Keep to the lines between the one holding "points = [vertex.co" and the one holding "bpy.data.objects.remove(obj)", inclusive, and write them out exactly.
▽
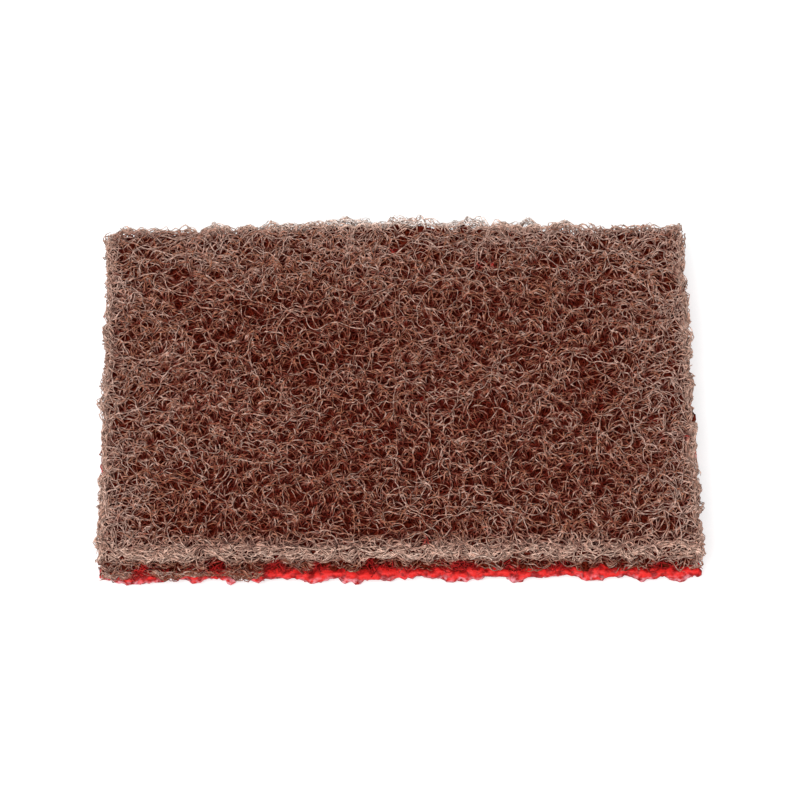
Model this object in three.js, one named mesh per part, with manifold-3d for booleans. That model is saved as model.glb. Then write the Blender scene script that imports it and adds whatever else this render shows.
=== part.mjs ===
// A rectangular non-woven abrasive pad. A lofty web of crimped fibres, bonded with brown abrasive
// resin, lies on a red resin coat that hangs in lumps under it, and the pad stands on those lumps.
// Millimetres, +Z up. The origin is the middle of the footprint, on the surface the pad stands on.
import * as THREE from 'three';
import { mergeVertices } from 'three/addons/utils/BufferGeometryUtils.js';
import Module from 'manifold-3d';

// Driving dimensions of the whole pad
const padLength = 150;
const padWidth = 100;
const webThickness = 11.4;
const coatThickness = 2.2;
const lumpHeight = 1.9;

// The web's open surface. Every third point of a triangular pattern is a pore, and the others are
// the six fibre knots round it. Pores lose up to twice poreVariation of their depth.
const poreSpacing = 4.5;
const pointsPerPore = 3;
const poreDepth = 2.4;
const poreVariation = 0.25;
const knotHeight = 0.8;
const knotDrift = 0.5;

// The web's cut sides, which bulge under the top edge and draw in above the coat.
const edgeRaggedness = 0.9;
const edgeSag = 1.6;
const sideRaggedness = 0.65;
const sidePoreDepth = 1.5;
const sidePoreShare = 0.35;
const sideBulge = 0.5;
const cornerCalm = 7;

// The coat, which stands a little proud of the web's foot in front, and short of it elsewhere.
const coatProud = 0.5;
const coatShort = 0.9;
const coatRaggedness = 0.5;
const coatRounding = 0.5;
const coatOutlineStep = 5;

// The lumps that hang from it. They take their height from the coat, and root in it.
const lumpSpacing = 15.5;
const lumpRadius = 4.4;
const lumpSpread = 0.35;
const lumpDrift = 2.2;
const lumpChamfer = 0.9;
const lumpRoot = 0.8;
const lumpSides = 8;

// The runs of resin along the front edge: the middle of each along X, half its length, and
// how far its foot stays above the standing surface.
const frontRuns = [
  { x: -66, reach: 7.4, lift: 0.6 },
  { x: -50.5, reach: 3.6, lift: 1 },
  { x: -42.2, reach: 2.4, lift: 0.7 },
  { x: -21.2, reach: 3.4, lift: 0 },
  { x: -11.8, reach: 4.2, lift: 0 },
  { x: -3.5, reach: 2.6, lift: 0.9 },
  { x: 14.6, reach: 7.6, lift: 0.8 },
  { x: 28.9, reach: 2.6, lift: 0 },
  { x: 48.5, reach: 5.4, lift: 0.7 },
  { x: 60.5, reach: 3.9, lift: 0.4 },
  { x: 69.6, reach: 3.4, lift: 0.3 },
];
const runWidth = 5.2;
const runProud = 1.1;

// Heights of the layers, from the standing surface up
const coatBottom = lumpHeight;
const webBottom = coatBottom + coatThickness;
const webTop = webBottom + webThickness;

const webColour = 0x7a4f40;
const coatColour = 0xd8201c;

// Two points closer than this are one, and a point this close to the rim is on it.
const nearlyNothing = 1e-4;

// What chance decides, each with a number of its own
const chance = {
  edgePush: 1,
  edgeSag: 2,
  knotHeight: 3,
  poreDepth: 4,
  knotAlong: 5,
  knotAcross: 6,
  sidePush: 7,
  sidePoreDepth: 8,
  coatEdge: 9,
  lumpSize: 10,
  lumpStretch: 11,
  lumpTurn: 12,
  lumpAlong: 13,
  lumpAcross: 14,
  sidePore: 15,
};

// A number from -1 to 1 that is always the same for the same two places and the same matter.
const placePrimes = [7919, 104729];
const matterPrime = 1299709;
function scatter(i, j, matter) {
  const seed = Math.abs(i * placePrimes[0] + j * placePrimes[1] + matter * matterPrime) + 1;
  return 2 * THREE.MathUtils.seededRandom(seed) - 1;
}

// Fills the strip between two rows of points with triangles. Rows run in rising place.
function fillStrip(faces, near, far) {
  let a = 0;
  let b = 0;
  while (a < near.length - 1 || b < far.length - 1) {
    const nearNext = a < near.length - 1 ? near[a + 1].place : Infinity;
    const farNext = b < far.length - 1 ? far[b + 1].place : Infinity;
    if (nearNext <= farNext) {
      faces.push(near[a].index, near[a + 1].index, far[b].index);
      a += 1;
    } else {
      faces.push(near[a].index, far[b + 1].index, far[b].index);
      b += 1;
    }
  }
}

// A point on the pad's rim at rest, with the way that faces out of the pad there.
function rimSpot(x, y) {
  const out = new THREE.Vector2(
    Math.abs(x) > padLength / 2 - nearlyNothing ? Math.sign(x) : 0,
    Math.abs(y) > padWidth / 2 - nearlyNothing ? Math.sign(y) : 0,
  );
  const toCorner = Math.hypot(padLength / 2 - Math.abs(x), padWidth / 2 - Math.abs(y));
  return { x, y, out: out.normalize(), calm: Math.min(1, toCorner / cornerCalm) };
}

// The depth of one pore, from its full depth down to the least that poreVariation leaves.
function unevenPore(depth, spread) {
  return depth * (1 - poreVariation * (1 - spread));
}

// The web: a pored top, pored ragged sides and a flat foot, as one closed skin.
function makeWeb() {
  const positions = [];
  const faces = [];
  const addPoint = (x, y, z) => positions.push(x, y, z) / 3 - 1;

  const knotStep = poreSpacing / Math.sqrt(pointsPerPore);
  const columns = Math.max(4, Math.round(padLength / knotStep));
  const rows = Math.max(4, Math.round(padWidth / (knotStep * Math.sin(Math.PI / 3))));
  const columnStep = padLength / columns;
  const rowStep = padWidth / rows;

  const topRows = [];
  for (let j = 0; j <= rows; j += 1) {
    const y = -padWidth / 2 + j * rowStep;
    const half = j % 2 ? columnStep / 2 : 0;
    const row = [];
    const rimPoint = (i, x) => {
      const spot = rimSpot(x, y);
      const push = edgeRaggedness * scatter(i, j, chance.edgePush);
      const z = webTop - (edgeSag * (1 + scatter(i, j, chance.edgeSag))) / 2;
      const index = addPoint(x + push * spot.out.x, y + push * spot.out.y, z);
      row.push({ place: x, index, spot });
    };
    const innerPoint = (i, x) => {
      const turn = THREE.MathUtils.euclideanModulo(i - Math.floor(j / 2) - j, pointsPerPore);
      const sag = (knotHeight * (1 + scatter(i, j, chance.knotHeight))) / 2;
      const pore = turn === 0 ? unevenPore(poreDepth, scatter(i, j, chance.poreDepth)) : 0;
      const dx = knotDrift * scatter(i, j, chance.knotAlong);
      const dy = knotDrift * scatter(i, j, chance.knotAcross);
      row.push({ place: x, index: addPoint(x + dx, y + dy, webTop - sag - pore) });
    };
    const onRim = j === 0 || j === rows;
    rimPoint(-1, -padLength / 2);
    for (let i = half ? 0 : 1; i < columns; i += 1) {
      const x = -padLength / 2 + i * columnStep + half;
      if (onRim) rimPoint(i, x);
      else innerPoint(i, x);
    }
    rimPoint(columns, padLength / 2);
    topRows.push(row);
  }
  for (let j = 0; j < rows; j += 1) fillStrip(faces, topRows[j], topRows[j + 1]);

  // The rim runs anticlockwise seen from above: front, right end, back, left end.
  const inner = topRows.slice(1, rows);
  const rim = [
    ...topRows[0],
    ...inner.map((row) => row[row.length - 1]),
    ...topRows[rows].slice().reverse(),
    ...inner.map((row) => row[0]).reverse(),
  ];
  const asRing = (indices) => {
    const ring = indices.map((index, k) => ({ place: k, index }));
    return [...ring, { place: ring.length, index: ring[0].index }];
  };
  const levels = Math.max(2, Math.round(webThickness / knotStep));
  let upper = asRing(rim.map((entry) => entry.index));
  for (let level = 1; level <= levels; level += 1) {
    const depth = level / levels;
    const z = webTop - webThickness * depth;
    const isFoot = level === levels;
    const lower = asRing(rim.map(({ spot }, k) => {
      const isPore = !isFoot && (1 + scatter(k, level, chance.sidePore)) / 2 > 1 - sidePoreShare;
      const spread = scatter(k, level, chance.sidePoreDepth);
      const ragged = sideRaggedness * scatter(k, level, chance.sidePush);
      const pore = isPore ? unevenPore(sidePoreDepth, spread) : 0;
      const bulge = sideBulge * Math.sin(2 * Math.PI * depth);
      const push = spot.calm * (ragged - pore) + bulge;
      return addPoint(spot.x + push * spot.out.x, spot.y + push * spot.out.y, z);
    }));
    fillStrip(faces, lower, upper);
    upper = lower;
  }

  const foot = upper.slice(0, -1).map((entry) => entry.index);
  const footOutline = foot.map((n) => new THREE.Vector2(positions[3 * n], positions[3 * n + 1]));
  for (const [a, b, c] of THREE.ShapeUtils.triangulateShape(footOutline, [])) {
    faces.push(foot[c], foot[b], foot[a]);
  }

  const geometry = new THREE.BufferGeometry();
  geometry.setAttribute('position', new THREE.Float32BufferAttribute(positions, 3));
  geometry.setIndex(faces);
  geometry.computeVertexNormals();
  return geometry;
}

// The coat's outline, which spreads unevenly under the web's foot.
function coatOutline() {
  const points = [];
  const side = (from, to, number) => {
    const steps = Math.max(2, Math.round(from.distanceTo(to) / coatOutlineStep));
    for (let k = 0; k < steps; k += 1) {
      const at = from.clone().lerp(to, k / steps);
      const spot = rimSpot(at.x, at.y);
      const reach = spot.out.y < 0 ? coatProud : -coatShort;
      const spread = coatRaggedness * scatter(k, number, chance.coatEdge);
      points.push(at.addScaledVector(spot.out, reach + spread));
    }
  };
  const corners = [[-1, -1], [1, -1], [1, 1], [-1, 1]].map(
    ([x, y]) => new THREE.Vector2((x * padLength) / 2, (y * padWidth) / 2),
  );
  corners.forEach((corner, k) => side(corner, corners[(k + 1) % corners.length], k));
  return points;
}

// A blunt drop of resin with a flat foot, from its foot up to where it roots in the coat.
function makeDrop(radius, foot) {
  const root = coatBottom + lumpRoot;
  const profile = [
    new THREE.Vector2(0, foot),
    new THREE.Vector2(radius - lumpChamfer, foot),
    new THREE.Vector2(radius, foot + lumpChamfer),
    new THREE.Vector2(radius, root),
    new THREE.Vector2(0, root),
  ];
  return new THREE.LatheGeometry(profile, lumpSides).rotateX(Math.PI / 2);
}

// A lump under the coat, sized, stretched and turned by chance.
function makeLump(i, j) {
  const drop = makeDrop(lumpRadius * (1 + lumpSpread * scatter(i, j, chance.lumpSize)), 0);
  drop.scale(1 + lumpSpread * scatter(i, j, chance.lumpStretch), 1, 1);
  return drop.rotateZ(Math.PI * scatter(i, j, chance.lumpTurn));
}

// A run of resin along the front edge, drawn out along X and standing proud of the coat.
function makeFrontRun({ x, reach, lift }) {
  const drop = makeDrop(runWidth / 2, lift);
  drop.rotateZ(Math.PI / lumpSides);
  drop.scale((2 * reach) / runWidth, 1, 1);
  return drop.translate(x, (runWidth - padWidth) / 2 - runProud, 0);
}

// Where the lumps hang. The one at the origin is not moved by chance.
function lumpSpots() {
  const spots = [];
  const rowStep = lumpSpacing * Math.sin(Math.PI / 3);
  const reachX = padLength / 2 - lumpRadius;
  const reachY = padWidth / 2 - lumpRadius;
  const rows = Math.floor(reachY / rowStep);
  for (let j = -rows; j <= rows; j += 1) {
    const half = j % 2 ? lumpSpacing / 2 : 0;
    const columns = Math.floor((reachX + half) / lumpSpacing);
    for (let i = -columns; i <= columns; i += 1) {
      const drift = i === 0 && j === 0 ? 0 : lumpDrift;
      const x = i * lumpSpacing + half + drift * scatter(i, j, chance.lumpAlong);
      const y = j * rowStep + drift * scatter(i, j, chance.lumpAcross);
      if (Math.abs(x) <= reachX + lumpDrift) spots.push({ i, j, x, y });
    }
  }
  return spots;
}

const wasm = await Module();
wasm.setup();

// A closed geometry as a solid that can be joined.
function asSolid(geometry) {
  const bare = geometry.clone();
  bare.deleteAttribute('normal');
  bare.deleteAttribute('uv');
  const merged = mergeVertices(bare, nearlyNothing);
  return new wasm.Manifold(new wasm.Mesh({
    numProp: 3,
    vertProperties: merged.attributes.position.array,
    triVerts: new Uint32Array(merged.index.array),
  }));
}

// A joined solid back as a geometry.
function asGeometry(solid) {
  const mesh = solid.getMesh();
  const geometry = new THREE.BufferGeometry();
  geometry.setAttribute('position', new THREE.BufferAttribute(mesh.vertProperties, 3));
  geometry.setIndex(new THREE.BufferAttribute(mesh.triVerts, 1));
  geometry.computeVertexNormals();
  return geometry;
}

// The coat: one film with every lump joined to its underside.
function makeCoat() {
  const film = new THREE.ExtrudeGeometry(new THREE.Shape(coatOutline()), {
    depth: coatThickness - 2 * coatRounding,
    bevelThickness: coatRounding,
    bevelSize: coatRounding,
    bevelOffset: -coatRounding,
    bevelSegments: 1,
  });
  film.translate(0, 0, coatBottom + coatRounding);
  let coat = asSolid(film);
  for (const run of frontRuns) coat = coat.add(asSolid(makeFrontRun(run)));
  for (const { i, j, x, y } of lumpSpots()) {
    coat = coat.add(asSolid(makeLump(i, j).translate(x, y, 0)));
  }
  return asGeometry(coat);
}

function makeMesh(name, geometry, colour, roughness) {
  const material = new THREE.MeshStandardMaterial({
    color: colour,
    roughness,
    metalness: 0,
    flatShading: true,
  });
  const mesh = new THREE.Mesh(geometry, material);
  mesh.name = name;
  return mesh;
}

const pad = new THREE.Group();
pad.add(makeMesh('fibre_web', makeWeb(), webColour, 0.95));
pad.add(makeMesh('resin_coat', makeCoat(), coatColour, 0.35));

export default pad;
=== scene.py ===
import math
from functools import partial

import bmesh
import bpy
import numpy as np
from mathutils import Matrix, Vector, noise


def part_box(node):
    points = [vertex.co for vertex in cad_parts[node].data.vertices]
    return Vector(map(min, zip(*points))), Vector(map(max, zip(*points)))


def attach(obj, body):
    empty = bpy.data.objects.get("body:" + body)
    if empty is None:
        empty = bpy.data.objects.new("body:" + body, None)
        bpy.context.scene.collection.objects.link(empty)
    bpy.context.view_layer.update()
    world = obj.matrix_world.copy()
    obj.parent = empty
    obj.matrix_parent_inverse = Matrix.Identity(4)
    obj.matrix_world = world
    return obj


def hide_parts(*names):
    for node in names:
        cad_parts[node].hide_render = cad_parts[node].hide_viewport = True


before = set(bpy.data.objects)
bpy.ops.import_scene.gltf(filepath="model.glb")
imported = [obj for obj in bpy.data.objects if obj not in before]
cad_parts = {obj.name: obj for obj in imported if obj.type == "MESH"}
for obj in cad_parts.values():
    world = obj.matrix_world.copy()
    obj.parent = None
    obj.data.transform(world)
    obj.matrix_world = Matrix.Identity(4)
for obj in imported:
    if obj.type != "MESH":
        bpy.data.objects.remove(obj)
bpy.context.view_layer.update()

mm = 0.001


# The camera looks down on the long front side, a little from the left, through a long lens that
# keeps the pad's sides nearly parallel. It leans by one degree, as the photograph does.
camera_aim = Vector((0.506, -0.529, 8.9)) * mm
camera_distance = 1.0798
camera_elevation = math.radians(55)
camera_azimuth = math.radians(-1.615)
camera_roll = math.radians(0.943)
camera_lens = 190.8
camera_clip = (0.1, 20)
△
Answer to this task:
    points = [vertex.co for vertex in cad_parts[node].data.vertices]
    return Vector(map(min, zip(*points))), Vector(map(max, zip(*points)))


def attach(obj, body):
    empty = bpy.data.objects.get("body:" + body)
    if empty is None:
        empty = bpy.data.objects.new("body:" + body, None)
        bpy.context.scene.collection.objects.link(empty)
    bpy.context.view_layer.update()
    world = obj.matrix_world.copy()
    obj.parent = empty
    obj.matrix_parent_inverse = Matrix.Identity(4)
    obj.matrix_world = world
    return obj


def hide_parts(*names):
    for node in names:
        cad_parts[node].hide_render = cad_parts[node].hide_viewport = True


before = set(bpy.data.objects)
bpy.ops.import_scene.gltf(filepath="model.glb")
imported = [obj for obj in bpy.data.objects if obj not in before]
cad_parts = {obj.name: obj for obj in imported if obj.type == "MESH"}
for obj in cad_parts.values():
    world = obj.matrix_world.copy()
    obj.parent = None
    obj.data.transform(world)
    obj.matrix_world = Matrix.Identity(4)
for obj in imported:
    if obj.type != "MESH":
        bpy.data.objects.remove(obj)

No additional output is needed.